258851 Association between multi-vitamin food fortification in infants aged 6 to 12 months and decreased rates of visits to primary care clinics and the emergency room for infectious diseases

Wednesday, October 31, 2012 : 1:10 PM - 1:30 PM

Ilana Belmaker, MD MPH , Ben-Gurion University of the Negev, Health in the Community, Faculty of Life Sciences, Beer-Sheva, Israel
Drora Fraser, PhD , The S. Daniel Abraham International Center for Health and Nutrition, Department of Epidemiology and Health Evaluation, Ben-Gurion University of the Negev, Beer-Sheva, Israel
Natalya Bilenko, MD MPH PhD , Southern Region Office, Israeli Ministry of Health, Department of Public health, Ben-Gurion University of the Negev, Beer-Sheva, Israel
Introduction: Childhood micronutrient deficiencies are known to influence host resistance mechanisms, thereby altering susceptibility to infectious diseases. Methods: Controlled cluster randomized trial, with Maternal and Child Health clinics (MCHCs) as the randomization unit, stratified by population group (Bedouin Arab and Jewish) was performed. Infants at age 6m were enrolled during 2005-2007 at MCHCs which were randomized to receive home food fortification with "Sprinkles", containing iron, folic acid, vitamins A, D, C and zinc; or standard supplementation, liquid iron, Vitamin A&D ("Controls"). Hematological indices, and iron stores, zinc and folate, were measured at age 6&12m. Data on primary care and emergency room (ER) visits due to infectious diseases was obtained during monthly home interviews. Results: The study population included 328 Bedouin Arab infants (192 in "Sprinkles" and 136 in "Controls"). Receiving "Sprinkles" was associated with a significantly lower rate of reporting of clinic visits, 43.0% of visits among Bedouin in the "Sprinkles" versus 62.5% among "Controls"; p<0.001. Corresponding rates for the Jewish population were 23.4% versus 40.8%; p=0.002. "Sprinkles" supplementation was associated with significantly fewer ER visits due to infectious disease in both populations (8.1% in the "Controls" versus 3.7% in "Sprinkles" for Bedouins, p=0.06; and 17.8% in "Controls" versus 9.2% in "Sprinkles" for Jews; p=0.04. Conclusion. Multi-nutrient food fortification by "Sprinkles" has protective effect on reported infectious diseases serious enough to warrant a clinic or ER visits. These results need to be confirmed with a study with enough power to identify those infectious diseases most preventable by multi-nutrient food supplementation.

Learning Areas:
Protection of the public in relation to communicable diseases including prevention or control
Public health or related research

Learning Objectives:
Examine in a prospective, controlled, randomized community trial the efficacy of multi-nutrient home food fortification with a powdered formulation of iron (12.5 mg of microencapsulated ferrous fumarate), zinc (5 mg), Vitamin A (300 microgram), vitamin D (7.5 microgram), folic acid (150 microgram) and ascorbic acid (50 mg) packaged in individual sachets for daily use ("Sprinkles") versus the standard oral supplementation with liquid iron (15 mg), Vitamin A (300 micrograms) and Vitamin D (10 micrograms) recommended by the Ministry of Health on reported infectious disease morbidity.

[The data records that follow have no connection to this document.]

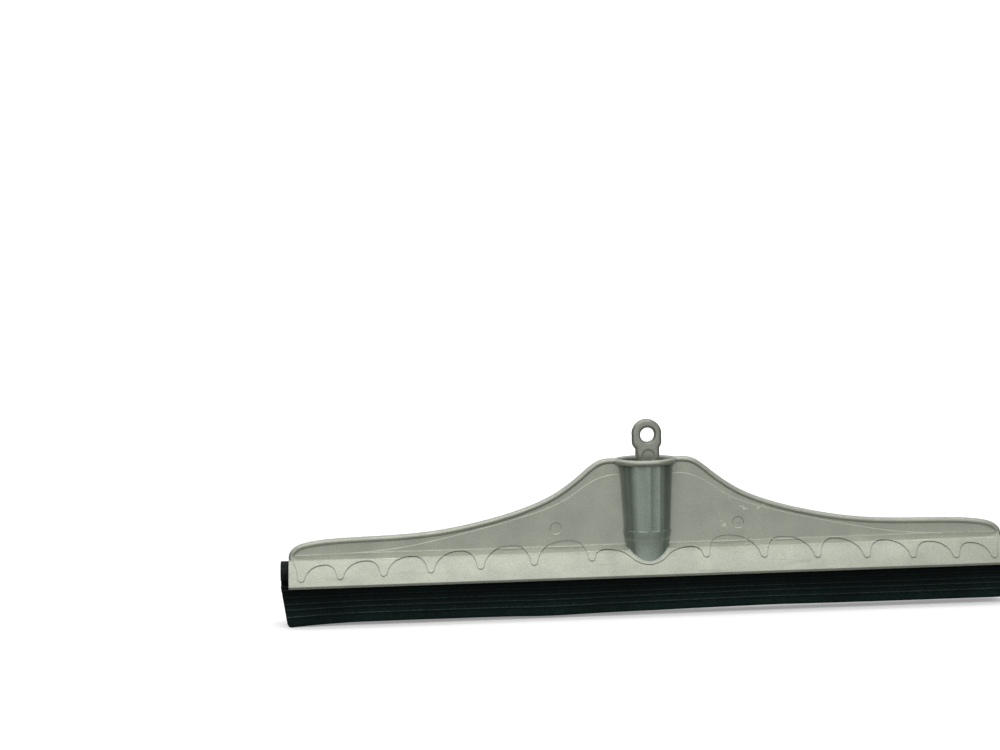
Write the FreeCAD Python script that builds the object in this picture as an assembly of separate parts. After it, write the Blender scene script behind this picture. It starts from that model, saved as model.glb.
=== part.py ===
import FreeCAD, Part
import math
import os

# Squeegee head: X along the head, Z up the handle socket's axis, Z = 0 at the rubber's lower edge.
V = FreeCAD.Vector

# moulding, overall
HALF_LENGTH = 200.0
SKIRT_BOTTOM = 20.5
SKIRT_BAND = 1.4
SKIRT_LIP = 0.5
LEDGE_EDGE = (6.5, 34.7)
LEDGE_EDGE_R = 1.6
LEDGE_LEAN = math.radians(63.0)
SLOPE_LEAN = math.radians(44.0)
SLOPE_R = 56.0
WEB_HALF = 1.5
WEB_FILLET = 1.6

# rounded rim along the top of the web: centre line of the bead, from the socket to the end corner
BEAD_Y = 2.5
BEAD_Z = 1.7
BEAD_LINE = [
    (14.4, 83.9),
    (20.0, 84.1),
    (25.2, 83.3),
    (30, 80.65),
    (36.6, 75.25),
    (43.2, 70.2),
    (50.5, 65.5),
    (64.4, 59.2),
    (91.6, 51.45),
    (118.5, 46.8),
    (145.5, 45.1),
    (168, 44.55),
    (182, 43.75),
    (190.4, 42.5),
    (195.6, 40.6),
    (198.1, 38),
    (198.5, 35.1),
]

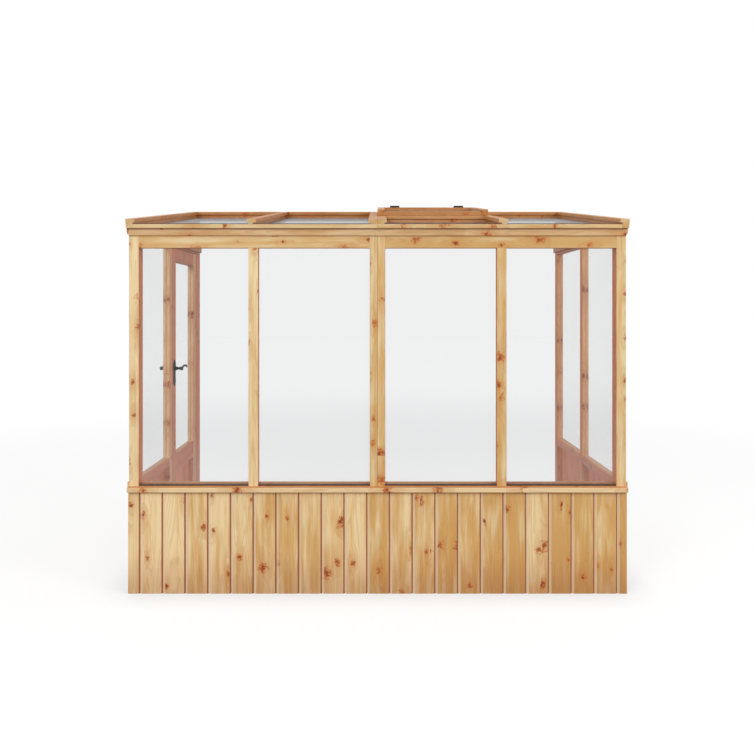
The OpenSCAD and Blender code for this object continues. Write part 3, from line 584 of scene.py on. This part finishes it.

Keywords: Infectious Diseases, Food and Nutrition

Presenting author's disclosure statement:

Qualified on the content I am responsible for because: I was Regional Medical Officer of the Ministry of Health, southern district of Israel for 25 years (now retired). I am Professor in the Division of Health in The Community at the Faculty of th Sciences, Ben Gurion University of the Negev, Beersheva, Israel. I am active in a various scientific projects and teaching in the Faculty of Health Sciences, in the supervision of student projects and theses and in various national committees
Any relevant financial relationships? No

I agree to comply with the American Public Health Association Conflict of Interest and Commercial Support Guidelines, and to disclose to the participants any off-label or experimental uses of a commercial product or service discussed in my presentation.